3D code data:
----------------------------------------

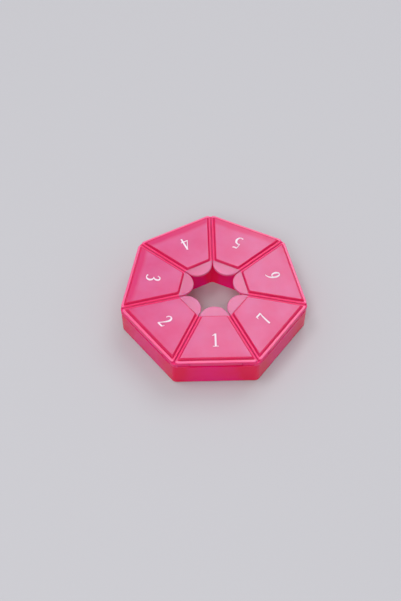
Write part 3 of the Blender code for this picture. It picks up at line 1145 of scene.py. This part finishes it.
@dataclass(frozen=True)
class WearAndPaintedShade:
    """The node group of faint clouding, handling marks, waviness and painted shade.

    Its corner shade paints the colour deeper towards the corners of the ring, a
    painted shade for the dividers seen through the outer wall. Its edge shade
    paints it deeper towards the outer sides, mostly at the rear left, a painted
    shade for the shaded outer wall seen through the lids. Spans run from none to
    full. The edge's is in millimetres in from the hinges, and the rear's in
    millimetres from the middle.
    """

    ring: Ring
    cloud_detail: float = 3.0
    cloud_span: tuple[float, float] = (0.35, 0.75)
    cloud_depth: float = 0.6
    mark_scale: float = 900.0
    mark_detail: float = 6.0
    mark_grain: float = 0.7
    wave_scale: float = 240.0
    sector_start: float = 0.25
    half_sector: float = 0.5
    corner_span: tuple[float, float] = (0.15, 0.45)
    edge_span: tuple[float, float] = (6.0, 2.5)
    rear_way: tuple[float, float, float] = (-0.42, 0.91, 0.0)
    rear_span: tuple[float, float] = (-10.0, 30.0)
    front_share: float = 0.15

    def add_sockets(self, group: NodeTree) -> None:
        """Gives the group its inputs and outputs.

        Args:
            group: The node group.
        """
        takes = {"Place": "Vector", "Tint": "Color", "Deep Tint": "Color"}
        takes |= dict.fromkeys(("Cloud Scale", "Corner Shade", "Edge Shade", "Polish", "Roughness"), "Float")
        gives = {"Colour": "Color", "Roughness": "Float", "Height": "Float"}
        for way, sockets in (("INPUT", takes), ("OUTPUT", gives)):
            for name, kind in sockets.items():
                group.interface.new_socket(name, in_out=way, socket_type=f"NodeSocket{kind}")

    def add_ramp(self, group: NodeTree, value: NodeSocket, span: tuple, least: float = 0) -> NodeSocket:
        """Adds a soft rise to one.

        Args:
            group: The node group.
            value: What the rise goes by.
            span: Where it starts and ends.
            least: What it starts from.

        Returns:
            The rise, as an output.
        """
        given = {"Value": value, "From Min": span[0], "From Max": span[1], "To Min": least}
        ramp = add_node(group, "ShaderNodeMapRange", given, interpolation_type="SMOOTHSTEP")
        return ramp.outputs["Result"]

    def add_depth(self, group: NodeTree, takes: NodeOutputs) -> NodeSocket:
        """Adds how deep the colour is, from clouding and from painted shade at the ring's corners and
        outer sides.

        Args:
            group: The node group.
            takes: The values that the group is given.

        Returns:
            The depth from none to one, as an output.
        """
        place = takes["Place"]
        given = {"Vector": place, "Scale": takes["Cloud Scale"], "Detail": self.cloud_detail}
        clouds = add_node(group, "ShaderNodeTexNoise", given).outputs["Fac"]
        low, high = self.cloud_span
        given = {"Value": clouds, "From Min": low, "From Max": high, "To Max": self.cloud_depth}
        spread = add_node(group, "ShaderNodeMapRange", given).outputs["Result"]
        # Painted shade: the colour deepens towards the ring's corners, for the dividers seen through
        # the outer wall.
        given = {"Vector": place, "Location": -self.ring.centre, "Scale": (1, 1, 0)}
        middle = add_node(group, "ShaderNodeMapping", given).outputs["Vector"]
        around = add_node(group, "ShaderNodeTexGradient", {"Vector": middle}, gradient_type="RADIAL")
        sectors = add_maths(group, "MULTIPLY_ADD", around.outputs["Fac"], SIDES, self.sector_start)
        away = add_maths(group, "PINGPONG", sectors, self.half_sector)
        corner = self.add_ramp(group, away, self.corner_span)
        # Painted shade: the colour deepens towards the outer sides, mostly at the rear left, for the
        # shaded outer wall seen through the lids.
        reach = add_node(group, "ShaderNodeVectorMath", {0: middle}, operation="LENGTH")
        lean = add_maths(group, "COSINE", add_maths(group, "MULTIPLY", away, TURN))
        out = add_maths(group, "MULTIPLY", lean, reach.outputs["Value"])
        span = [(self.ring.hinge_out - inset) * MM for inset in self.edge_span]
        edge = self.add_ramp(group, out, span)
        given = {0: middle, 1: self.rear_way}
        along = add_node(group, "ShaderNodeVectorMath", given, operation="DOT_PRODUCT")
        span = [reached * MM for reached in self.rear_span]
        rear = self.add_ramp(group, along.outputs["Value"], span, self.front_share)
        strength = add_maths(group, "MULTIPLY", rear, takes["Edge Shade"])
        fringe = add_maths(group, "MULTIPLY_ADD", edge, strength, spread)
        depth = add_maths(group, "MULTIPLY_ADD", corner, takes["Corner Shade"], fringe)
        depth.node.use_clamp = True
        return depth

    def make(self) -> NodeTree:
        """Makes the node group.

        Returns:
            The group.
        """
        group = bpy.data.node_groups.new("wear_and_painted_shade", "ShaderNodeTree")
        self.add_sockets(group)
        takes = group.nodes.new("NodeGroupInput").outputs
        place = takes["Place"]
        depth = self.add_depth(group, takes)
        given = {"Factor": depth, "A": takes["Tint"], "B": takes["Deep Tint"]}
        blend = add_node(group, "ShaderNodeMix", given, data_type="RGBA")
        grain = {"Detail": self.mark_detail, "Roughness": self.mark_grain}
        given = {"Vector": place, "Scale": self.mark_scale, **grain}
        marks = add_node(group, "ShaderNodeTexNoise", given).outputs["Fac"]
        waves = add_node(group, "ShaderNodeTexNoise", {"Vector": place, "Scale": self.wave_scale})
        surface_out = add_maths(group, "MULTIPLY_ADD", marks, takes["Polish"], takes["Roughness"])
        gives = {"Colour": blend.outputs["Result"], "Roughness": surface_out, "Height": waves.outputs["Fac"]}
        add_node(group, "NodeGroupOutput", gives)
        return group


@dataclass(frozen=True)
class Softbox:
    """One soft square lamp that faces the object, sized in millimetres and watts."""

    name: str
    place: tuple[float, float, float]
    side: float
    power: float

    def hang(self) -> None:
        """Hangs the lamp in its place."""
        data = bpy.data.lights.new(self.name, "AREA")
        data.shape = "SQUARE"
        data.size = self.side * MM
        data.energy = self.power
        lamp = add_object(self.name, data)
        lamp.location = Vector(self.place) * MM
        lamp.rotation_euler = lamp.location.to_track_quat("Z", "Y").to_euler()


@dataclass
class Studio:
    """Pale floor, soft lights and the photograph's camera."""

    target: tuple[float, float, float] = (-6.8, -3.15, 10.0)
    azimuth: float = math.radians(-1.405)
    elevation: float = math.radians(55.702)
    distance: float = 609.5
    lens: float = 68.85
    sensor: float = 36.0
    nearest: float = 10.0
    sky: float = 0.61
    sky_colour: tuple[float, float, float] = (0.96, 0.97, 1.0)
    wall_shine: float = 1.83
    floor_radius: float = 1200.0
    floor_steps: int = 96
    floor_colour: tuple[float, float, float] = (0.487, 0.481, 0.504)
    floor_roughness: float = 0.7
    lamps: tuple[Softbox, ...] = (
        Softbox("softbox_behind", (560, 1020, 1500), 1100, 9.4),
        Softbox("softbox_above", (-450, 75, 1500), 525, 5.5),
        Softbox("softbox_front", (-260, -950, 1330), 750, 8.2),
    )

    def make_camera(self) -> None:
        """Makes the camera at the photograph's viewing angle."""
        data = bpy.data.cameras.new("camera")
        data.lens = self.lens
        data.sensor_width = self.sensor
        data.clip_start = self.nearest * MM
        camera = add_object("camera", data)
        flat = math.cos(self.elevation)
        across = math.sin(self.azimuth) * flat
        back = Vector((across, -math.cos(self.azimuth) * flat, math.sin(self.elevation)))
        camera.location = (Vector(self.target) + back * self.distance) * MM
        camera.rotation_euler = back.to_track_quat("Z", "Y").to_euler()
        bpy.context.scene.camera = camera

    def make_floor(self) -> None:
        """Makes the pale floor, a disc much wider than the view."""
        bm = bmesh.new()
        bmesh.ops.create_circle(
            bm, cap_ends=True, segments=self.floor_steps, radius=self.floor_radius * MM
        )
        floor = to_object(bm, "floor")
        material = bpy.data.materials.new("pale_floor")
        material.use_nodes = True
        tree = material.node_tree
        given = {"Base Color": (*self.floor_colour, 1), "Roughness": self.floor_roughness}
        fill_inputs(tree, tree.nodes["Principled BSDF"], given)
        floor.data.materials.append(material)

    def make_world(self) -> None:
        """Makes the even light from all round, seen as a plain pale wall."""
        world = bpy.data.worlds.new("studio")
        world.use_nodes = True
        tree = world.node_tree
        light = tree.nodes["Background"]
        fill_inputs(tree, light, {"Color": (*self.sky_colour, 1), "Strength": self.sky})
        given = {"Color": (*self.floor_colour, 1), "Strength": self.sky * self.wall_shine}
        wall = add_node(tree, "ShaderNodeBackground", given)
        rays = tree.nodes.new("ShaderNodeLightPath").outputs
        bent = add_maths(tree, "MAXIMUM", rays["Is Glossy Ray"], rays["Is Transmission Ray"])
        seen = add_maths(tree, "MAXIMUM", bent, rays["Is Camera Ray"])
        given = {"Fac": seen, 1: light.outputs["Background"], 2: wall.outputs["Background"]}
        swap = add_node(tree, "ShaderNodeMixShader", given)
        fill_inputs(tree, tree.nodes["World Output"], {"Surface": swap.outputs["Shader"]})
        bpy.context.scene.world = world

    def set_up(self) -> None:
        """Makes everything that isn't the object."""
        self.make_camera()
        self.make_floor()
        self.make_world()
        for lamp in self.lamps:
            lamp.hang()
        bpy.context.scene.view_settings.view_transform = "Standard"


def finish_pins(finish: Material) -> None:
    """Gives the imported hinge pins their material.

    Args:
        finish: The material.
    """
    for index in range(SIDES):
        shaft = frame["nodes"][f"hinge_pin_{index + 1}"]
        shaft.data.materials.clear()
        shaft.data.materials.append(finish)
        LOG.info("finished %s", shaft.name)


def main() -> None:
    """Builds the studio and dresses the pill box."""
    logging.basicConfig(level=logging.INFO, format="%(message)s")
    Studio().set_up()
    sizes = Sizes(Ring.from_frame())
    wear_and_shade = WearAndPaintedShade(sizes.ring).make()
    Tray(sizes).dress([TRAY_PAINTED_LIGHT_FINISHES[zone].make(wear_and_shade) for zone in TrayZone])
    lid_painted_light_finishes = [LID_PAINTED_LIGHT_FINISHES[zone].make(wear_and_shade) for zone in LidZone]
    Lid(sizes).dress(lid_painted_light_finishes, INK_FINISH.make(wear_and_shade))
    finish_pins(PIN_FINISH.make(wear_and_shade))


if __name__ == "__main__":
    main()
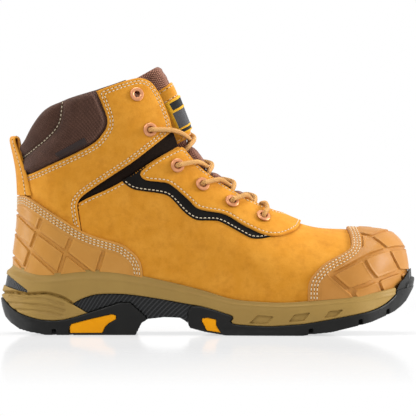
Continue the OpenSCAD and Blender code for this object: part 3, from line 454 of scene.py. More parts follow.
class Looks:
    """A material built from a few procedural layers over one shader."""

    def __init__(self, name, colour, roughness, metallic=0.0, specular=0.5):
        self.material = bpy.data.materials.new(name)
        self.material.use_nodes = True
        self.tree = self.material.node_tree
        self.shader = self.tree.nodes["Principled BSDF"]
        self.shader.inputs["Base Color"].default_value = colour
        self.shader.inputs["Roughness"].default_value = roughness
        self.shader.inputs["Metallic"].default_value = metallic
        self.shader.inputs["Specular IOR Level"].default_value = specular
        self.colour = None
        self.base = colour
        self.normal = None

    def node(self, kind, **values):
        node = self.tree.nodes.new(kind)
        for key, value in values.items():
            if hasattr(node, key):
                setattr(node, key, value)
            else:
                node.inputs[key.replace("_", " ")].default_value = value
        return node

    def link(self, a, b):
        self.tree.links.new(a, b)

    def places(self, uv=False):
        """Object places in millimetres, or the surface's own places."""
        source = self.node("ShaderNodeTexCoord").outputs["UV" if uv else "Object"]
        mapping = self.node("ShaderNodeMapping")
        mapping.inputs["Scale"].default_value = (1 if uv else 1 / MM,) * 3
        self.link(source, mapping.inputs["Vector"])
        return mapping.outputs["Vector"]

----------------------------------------

Directions: Return exactly the opening lines of the listing above, ending with the line that has "front_share: float = 0.15".

Reply to the exercise:
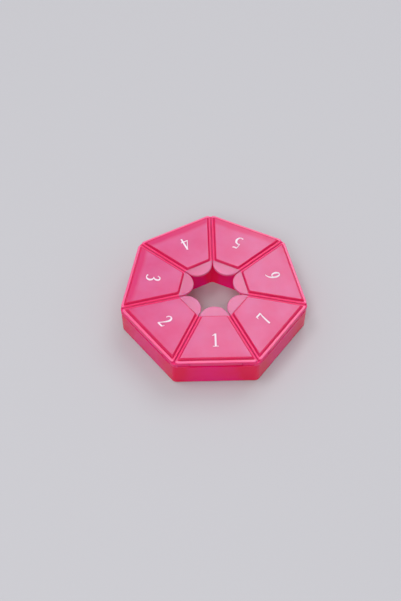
Write part 3 of the Blender code for this picture. It picks up at line 1145 of scene.py. This part finishes it.
@dataclass(frozen=True)
class WearAndPaintedShade:
    """The node group of faint clouding, handling marks, waviness and painted shade.

    Its corner shade paints the colour deeper towards the corners of the ring, a
    painted shade for the dividers seen through the outer wall. Its edge shade
    paints it deeper towards the outer sides, mostly at the rear left, a painted
    shade for the shaded outer wall seen through the lids. Spans run from none to
    full. The edge's is in millimetres in from the hinges, and the rear's in
    millimetres from the middle.
    """

    ring: Ring
    cloud_detail: float = 3.0
    cloud_span: tuple[float, float] = (0.35, 0.75)
    cloud_depth: float = 0.6
    mark_scale: float = 900.0
    mark_detail: float = 6.0
    mark_grain: float = 0.7
    wave_scale: float = 240.0
    sector_start: float = 0.25
    half_sector: float = 0.5
    corner_span: tuple[float, float] = (0.15, 0.45)
    edge_span: tuple[float, float] = (6.0, 2.5)
    rear_way: tuple[float, float, float] = (-0.42, 0.91, 0.0)
    rear_span: tuple[float, float] = (-10.0, 30.0)
    front_share: float = 0.15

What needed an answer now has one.